Although practices of racism in Mexico cannot be understood without taking into account the colonial past, the ideology of the mestizaje that emerged in the post-revolutionary period has also had a significant influence. This ideology was a racial, economic and political strategy to generate a whiter nation. The indigenous population had to stop being “Indians” and the rest of the country's people were supposed to try to whiten themselves and their descendants. It should also be noted that it was from the 1930s that the concept of race was eliminated in the Mexicna census, and instead language was used as a way of identifying indigneous people. As a consequence, it was asserted that racism no longer existed and that what had to be addressed was a problem of class. In 1991, Mexico signed ILO Convention 169, leading in 1992 to Article 4 of the Mexican Constitution being amended to recognize that Mexico was a multicultural country. However the same time, one of the key bastions supporting the reproduction of indigenous communities, Article 27 of the Constitution, was also amended, removing the threefold rights of indigenous territories to be immune from seizure, inalienable and indivisible.

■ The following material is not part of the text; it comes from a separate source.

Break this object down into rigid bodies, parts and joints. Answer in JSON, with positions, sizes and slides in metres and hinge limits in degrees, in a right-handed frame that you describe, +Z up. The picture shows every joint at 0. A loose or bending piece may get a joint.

Today, anti-racist practice in Mexico is not a strategy that runs in a single direction. It must be understood, on the one hand, through indigenous resistance and opposition to civilizational and development projects, evident in the conservation of native languages, in the creation of their own epistemological matrices or in autonomous projects; and on the other hand, through the exploration of the experience of being Afro-indigenous as expressed in cultural and artistic projects undertaken by negro, moreno (brown) and Afrodescendent people.

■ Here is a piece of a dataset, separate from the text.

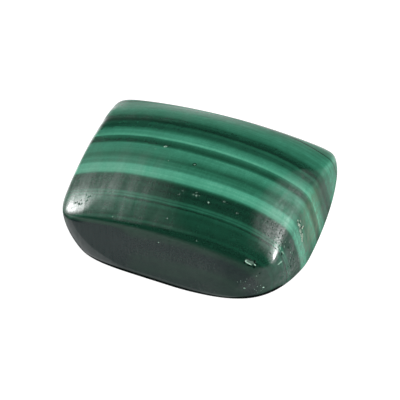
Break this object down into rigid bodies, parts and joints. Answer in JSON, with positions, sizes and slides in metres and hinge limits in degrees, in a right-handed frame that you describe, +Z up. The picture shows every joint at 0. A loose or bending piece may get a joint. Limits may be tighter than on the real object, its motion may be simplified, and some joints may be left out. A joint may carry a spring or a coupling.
{
  "type": "malachite cabochon",
  "caption": "Loose cushion-shaped gemstone of banded green malachite with a barrel-domed crown, near-upright walls and a flat back, for setting in a bezel.",
  "frame": {"origin": "middle of the stone's flat back, which is the plane it rests on", "axes": "+X along the stone's length, +Y across it from the lower long wall to the taller one, +Z up out of the flat back towards the crown"},
  "size_m": [0.0181, 0.0126, 0.0078],
  "materials": {
    "malachite": "polished"
  },
  "bodies": {
    "root": {"cabochon": "malachite"}
  },
  "joints": []
}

In parallel, a small sector of the academy in Mexico has also enriched antiracist practice. By means of support for various social movements and with an analysis of the logics of the Mexican state, attempts have been made by academics to generate a grammar of anti-racism and a more politicized discourse about "race." Any anti-racist strategy today needs to recognize that it was the Zapatista indigenous movement that, in 1994, brought the discussion of racism into the public sphere. This allows us to understand, for example, the anti-racist leadership that emerged in the academy in the 1990s and which today is a fundamental reference for understanding the discussion of racism in Mexico, as well as the multicultural and intercultural policies of the early 1990s. Through rigorous analysis of specific cases, LAPORA seeks to trace the actions of recent decades through analytical frameworks such as social movements, cultural production and legislation.